◆ Information provided ◆
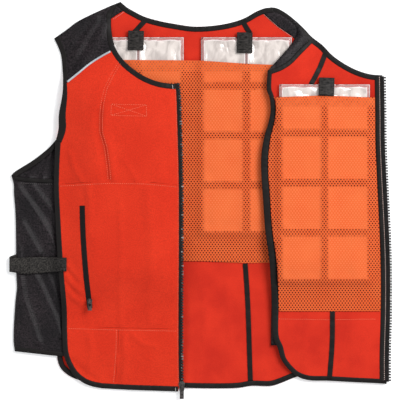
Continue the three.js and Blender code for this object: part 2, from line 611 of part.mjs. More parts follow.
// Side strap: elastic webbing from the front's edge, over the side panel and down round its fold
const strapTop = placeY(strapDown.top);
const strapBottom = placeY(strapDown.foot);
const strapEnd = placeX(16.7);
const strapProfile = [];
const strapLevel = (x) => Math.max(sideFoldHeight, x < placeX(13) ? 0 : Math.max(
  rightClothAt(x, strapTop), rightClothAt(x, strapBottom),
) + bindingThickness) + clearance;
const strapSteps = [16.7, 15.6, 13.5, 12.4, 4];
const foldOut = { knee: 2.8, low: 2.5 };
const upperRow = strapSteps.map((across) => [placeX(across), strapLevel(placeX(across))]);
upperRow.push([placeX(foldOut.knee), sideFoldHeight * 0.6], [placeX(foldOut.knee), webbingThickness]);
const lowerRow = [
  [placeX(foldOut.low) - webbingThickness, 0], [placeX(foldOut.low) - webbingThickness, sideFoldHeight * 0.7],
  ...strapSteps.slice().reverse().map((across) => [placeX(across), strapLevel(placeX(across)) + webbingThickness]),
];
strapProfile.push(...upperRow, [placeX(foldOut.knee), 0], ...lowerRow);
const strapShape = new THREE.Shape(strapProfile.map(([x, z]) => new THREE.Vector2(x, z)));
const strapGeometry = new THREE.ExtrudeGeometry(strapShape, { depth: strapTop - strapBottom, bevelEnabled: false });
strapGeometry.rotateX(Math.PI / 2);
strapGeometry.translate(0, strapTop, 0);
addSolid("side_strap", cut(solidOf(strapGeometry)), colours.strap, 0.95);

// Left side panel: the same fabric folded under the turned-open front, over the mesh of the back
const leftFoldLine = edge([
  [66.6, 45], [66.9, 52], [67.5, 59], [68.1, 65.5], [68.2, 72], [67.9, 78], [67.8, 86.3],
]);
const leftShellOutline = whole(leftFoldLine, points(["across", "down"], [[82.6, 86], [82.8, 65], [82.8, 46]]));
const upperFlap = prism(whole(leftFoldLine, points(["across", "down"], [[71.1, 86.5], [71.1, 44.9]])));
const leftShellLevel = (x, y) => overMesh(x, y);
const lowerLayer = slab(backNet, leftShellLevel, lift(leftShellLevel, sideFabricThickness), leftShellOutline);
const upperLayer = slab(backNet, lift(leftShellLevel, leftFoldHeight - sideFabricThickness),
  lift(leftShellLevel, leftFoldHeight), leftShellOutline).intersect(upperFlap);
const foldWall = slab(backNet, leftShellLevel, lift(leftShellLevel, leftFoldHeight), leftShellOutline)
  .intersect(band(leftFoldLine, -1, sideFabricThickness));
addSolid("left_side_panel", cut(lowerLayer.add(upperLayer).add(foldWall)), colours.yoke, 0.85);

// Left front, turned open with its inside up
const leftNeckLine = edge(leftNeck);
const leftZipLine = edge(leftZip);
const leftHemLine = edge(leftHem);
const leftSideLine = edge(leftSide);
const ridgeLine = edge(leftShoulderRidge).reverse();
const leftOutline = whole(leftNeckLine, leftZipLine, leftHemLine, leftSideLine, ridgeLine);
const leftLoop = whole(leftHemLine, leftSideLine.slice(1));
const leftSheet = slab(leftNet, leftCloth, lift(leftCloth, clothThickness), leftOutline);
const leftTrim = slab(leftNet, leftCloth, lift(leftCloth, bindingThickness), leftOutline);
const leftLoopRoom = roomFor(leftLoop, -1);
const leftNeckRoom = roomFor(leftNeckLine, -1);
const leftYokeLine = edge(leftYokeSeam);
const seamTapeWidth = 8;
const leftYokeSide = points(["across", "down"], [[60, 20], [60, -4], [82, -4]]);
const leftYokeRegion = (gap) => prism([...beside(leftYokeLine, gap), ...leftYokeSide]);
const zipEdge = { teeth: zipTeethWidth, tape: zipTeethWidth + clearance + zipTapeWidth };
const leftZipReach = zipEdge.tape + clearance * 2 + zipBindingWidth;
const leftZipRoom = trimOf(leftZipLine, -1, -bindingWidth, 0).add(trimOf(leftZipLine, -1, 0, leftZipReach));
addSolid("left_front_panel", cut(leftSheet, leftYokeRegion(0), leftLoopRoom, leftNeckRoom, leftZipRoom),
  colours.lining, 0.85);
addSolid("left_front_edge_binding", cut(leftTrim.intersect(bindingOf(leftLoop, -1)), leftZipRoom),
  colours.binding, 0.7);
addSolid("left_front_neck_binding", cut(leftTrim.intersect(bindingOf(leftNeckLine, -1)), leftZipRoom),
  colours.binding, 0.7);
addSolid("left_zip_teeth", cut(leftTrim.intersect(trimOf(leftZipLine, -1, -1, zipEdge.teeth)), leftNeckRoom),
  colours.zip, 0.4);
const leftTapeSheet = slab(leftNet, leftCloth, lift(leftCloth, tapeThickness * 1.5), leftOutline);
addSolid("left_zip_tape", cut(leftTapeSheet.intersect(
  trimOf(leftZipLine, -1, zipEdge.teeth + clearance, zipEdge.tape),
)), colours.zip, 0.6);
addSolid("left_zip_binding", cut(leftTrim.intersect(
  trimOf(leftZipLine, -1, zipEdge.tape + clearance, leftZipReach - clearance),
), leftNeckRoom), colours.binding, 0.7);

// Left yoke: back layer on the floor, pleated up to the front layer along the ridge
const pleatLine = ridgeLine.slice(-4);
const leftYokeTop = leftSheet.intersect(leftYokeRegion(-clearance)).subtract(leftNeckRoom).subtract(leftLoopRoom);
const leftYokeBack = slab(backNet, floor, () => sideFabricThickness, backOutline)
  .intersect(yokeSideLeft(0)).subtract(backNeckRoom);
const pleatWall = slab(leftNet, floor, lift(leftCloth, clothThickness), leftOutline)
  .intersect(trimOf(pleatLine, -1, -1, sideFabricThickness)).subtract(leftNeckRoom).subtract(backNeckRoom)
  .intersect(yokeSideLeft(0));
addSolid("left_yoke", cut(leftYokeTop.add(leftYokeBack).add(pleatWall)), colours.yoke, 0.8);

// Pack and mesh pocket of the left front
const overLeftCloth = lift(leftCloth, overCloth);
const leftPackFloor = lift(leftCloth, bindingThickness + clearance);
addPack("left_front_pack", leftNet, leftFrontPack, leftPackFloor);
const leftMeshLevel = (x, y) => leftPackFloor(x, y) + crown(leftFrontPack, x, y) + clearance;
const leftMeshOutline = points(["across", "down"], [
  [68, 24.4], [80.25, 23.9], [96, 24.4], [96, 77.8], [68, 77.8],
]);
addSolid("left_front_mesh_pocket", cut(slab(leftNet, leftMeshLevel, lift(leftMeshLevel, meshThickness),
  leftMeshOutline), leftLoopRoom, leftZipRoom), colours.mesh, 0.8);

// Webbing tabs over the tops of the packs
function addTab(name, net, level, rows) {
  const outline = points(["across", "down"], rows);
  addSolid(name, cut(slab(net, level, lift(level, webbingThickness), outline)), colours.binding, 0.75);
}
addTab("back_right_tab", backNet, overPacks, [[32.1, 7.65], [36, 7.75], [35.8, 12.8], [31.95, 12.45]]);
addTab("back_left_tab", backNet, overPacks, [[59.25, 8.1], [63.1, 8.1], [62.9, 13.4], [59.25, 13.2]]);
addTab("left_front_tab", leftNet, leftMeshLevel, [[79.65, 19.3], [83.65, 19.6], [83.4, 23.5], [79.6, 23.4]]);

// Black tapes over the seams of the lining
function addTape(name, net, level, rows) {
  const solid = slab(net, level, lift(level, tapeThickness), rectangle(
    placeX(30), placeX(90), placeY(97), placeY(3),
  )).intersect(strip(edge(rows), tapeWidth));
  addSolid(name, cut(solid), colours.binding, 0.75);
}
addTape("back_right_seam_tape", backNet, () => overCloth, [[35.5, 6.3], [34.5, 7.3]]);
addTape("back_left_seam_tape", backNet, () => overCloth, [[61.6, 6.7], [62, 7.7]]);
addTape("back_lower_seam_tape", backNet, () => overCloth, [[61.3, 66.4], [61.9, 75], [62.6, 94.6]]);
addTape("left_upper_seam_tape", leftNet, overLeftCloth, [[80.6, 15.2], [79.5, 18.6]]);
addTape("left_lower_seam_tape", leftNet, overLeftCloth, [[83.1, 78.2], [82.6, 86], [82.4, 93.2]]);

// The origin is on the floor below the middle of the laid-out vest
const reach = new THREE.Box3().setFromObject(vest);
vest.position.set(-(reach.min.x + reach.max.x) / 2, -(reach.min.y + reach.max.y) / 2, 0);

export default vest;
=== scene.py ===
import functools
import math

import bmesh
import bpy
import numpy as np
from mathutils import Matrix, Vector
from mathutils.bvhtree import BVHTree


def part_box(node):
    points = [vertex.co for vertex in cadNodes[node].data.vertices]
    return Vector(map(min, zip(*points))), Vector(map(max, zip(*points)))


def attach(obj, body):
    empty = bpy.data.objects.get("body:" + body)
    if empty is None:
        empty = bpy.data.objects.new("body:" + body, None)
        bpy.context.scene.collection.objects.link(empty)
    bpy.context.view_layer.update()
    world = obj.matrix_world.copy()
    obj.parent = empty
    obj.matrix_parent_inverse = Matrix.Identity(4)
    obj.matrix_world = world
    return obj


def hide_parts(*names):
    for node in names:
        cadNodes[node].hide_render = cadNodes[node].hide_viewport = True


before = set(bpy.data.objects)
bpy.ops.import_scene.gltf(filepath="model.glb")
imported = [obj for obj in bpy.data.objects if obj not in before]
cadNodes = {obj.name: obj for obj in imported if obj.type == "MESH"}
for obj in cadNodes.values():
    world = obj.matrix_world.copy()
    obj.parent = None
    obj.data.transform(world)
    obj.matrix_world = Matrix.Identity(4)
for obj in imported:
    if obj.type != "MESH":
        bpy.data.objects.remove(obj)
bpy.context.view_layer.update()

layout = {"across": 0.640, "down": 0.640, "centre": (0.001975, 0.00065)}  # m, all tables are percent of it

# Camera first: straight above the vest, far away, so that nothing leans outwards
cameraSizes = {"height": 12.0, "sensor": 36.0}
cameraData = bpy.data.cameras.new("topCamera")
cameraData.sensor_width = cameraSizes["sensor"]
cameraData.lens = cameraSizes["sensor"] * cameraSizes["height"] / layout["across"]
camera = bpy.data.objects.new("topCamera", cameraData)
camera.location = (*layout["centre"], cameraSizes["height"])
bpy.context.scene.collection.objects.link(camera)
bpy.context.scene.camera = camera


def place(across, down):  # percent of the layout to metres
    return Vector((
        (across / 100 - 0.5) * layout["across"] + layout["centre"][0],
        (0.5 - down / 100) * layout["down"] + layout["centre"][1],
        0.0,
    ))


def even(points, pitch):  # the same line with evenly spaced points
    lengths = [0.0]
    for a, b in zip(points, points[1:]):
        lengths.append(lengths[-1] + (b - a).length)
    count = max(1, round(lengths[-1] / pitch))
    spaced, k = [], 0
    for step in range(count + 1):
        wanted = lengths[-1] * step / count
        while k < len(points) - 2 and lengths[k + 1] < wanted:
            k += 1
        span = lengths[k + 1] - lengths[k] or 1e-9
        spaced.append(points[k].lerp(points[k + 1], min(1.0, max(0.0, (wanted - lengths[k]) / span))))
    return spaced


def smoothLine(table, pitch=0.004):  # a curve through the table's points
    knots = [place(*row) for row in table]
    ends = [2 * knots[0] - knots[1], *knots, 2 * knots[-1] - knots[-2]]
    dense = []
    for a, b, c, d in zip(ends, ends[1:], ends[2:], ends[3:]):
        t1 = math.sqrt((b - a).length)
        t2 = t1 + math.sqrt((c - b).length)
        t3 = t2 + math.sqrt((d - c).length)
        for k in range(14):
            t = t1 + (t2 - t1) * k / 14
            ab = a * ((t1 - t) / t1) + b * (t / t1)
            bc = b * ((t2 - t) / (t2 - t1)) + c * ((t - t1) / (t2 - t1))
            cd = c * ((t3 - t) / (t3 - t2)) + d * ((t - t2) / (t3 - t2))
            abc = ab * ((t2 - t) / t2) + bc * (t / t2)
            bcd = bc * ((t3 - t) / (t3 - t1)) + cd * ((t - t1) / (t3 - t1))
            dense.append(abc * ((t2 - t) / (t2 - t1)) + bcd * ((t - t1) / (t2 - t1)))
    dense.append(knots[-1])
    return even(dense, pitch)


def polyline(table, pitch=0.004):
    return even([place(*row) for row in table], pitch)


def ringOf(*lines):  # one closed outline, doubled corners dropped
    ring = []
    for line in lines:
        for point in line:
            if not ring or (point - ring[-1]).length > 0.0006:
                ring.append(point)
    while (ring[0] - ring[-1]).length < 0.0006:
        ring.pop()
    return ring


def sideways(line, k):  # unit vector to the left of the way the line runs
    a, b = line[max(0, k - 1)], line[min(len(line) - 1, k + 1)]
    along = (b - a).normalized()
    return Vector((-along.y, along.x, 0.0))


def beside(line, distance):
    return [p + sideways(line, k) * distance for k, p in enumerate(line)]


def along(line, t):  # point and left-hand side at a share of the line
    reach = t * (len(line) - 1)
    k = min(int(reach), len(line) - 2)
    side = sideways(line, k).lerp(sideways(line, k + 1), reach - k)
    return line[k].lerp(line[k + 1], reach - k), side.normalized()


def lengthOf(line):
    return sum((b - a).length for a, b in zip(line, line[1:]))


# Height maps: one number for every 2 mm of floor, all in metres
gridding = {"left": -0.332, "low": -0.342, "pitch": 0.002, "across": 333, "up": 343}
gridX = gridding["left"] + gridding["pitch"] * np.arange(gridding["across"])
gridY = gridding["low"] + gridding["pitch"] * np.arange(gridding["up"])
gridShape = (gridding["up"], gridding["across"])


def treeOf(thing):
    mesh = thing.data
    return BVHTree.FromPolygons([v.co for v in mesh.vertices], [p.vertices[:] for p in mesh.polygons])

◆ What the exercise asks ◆
In the listing above, find the line with "obj.parent = empty" and the line with "percent of it", then print exactly those two lines and every line between them, and nothing more.

◆ Answer to this exercise ◆
    obj.parent = empty
    obj.matrix_parent_inverse = Matrix.Identity(4)
    obj.matrix_world = world
    return obj


def hide_parts(*names):
    for node in names:
        cadNodes[node].hide_render = cadNodes[node].hide_viewport = True


before = set(bpy.data.objects)
bpy.ops.import_scene.gltf(filepath="model.glb")
imported = [obj for obj in bpy.data.objects if obj not in before]
cadNodes = {obj.name: obj for obj in imported if obj.type == "MESH"}
for obj in cadNodes.values():
    world = obj.matrix_world.copy()
    obj.parent = None
    obj.data.transform(world)
    obj.matrix_world = Matrix.Identity(4)
for obj in imported:
    if obj.type != "MESH":
        bpy.data.objects.remove(obj)
bpy.context.view_layer.update()

layout = {"across": 0.640, "down": 0.640, "centre": (0.001975, 0.00065)}  # m, all tables are percent of it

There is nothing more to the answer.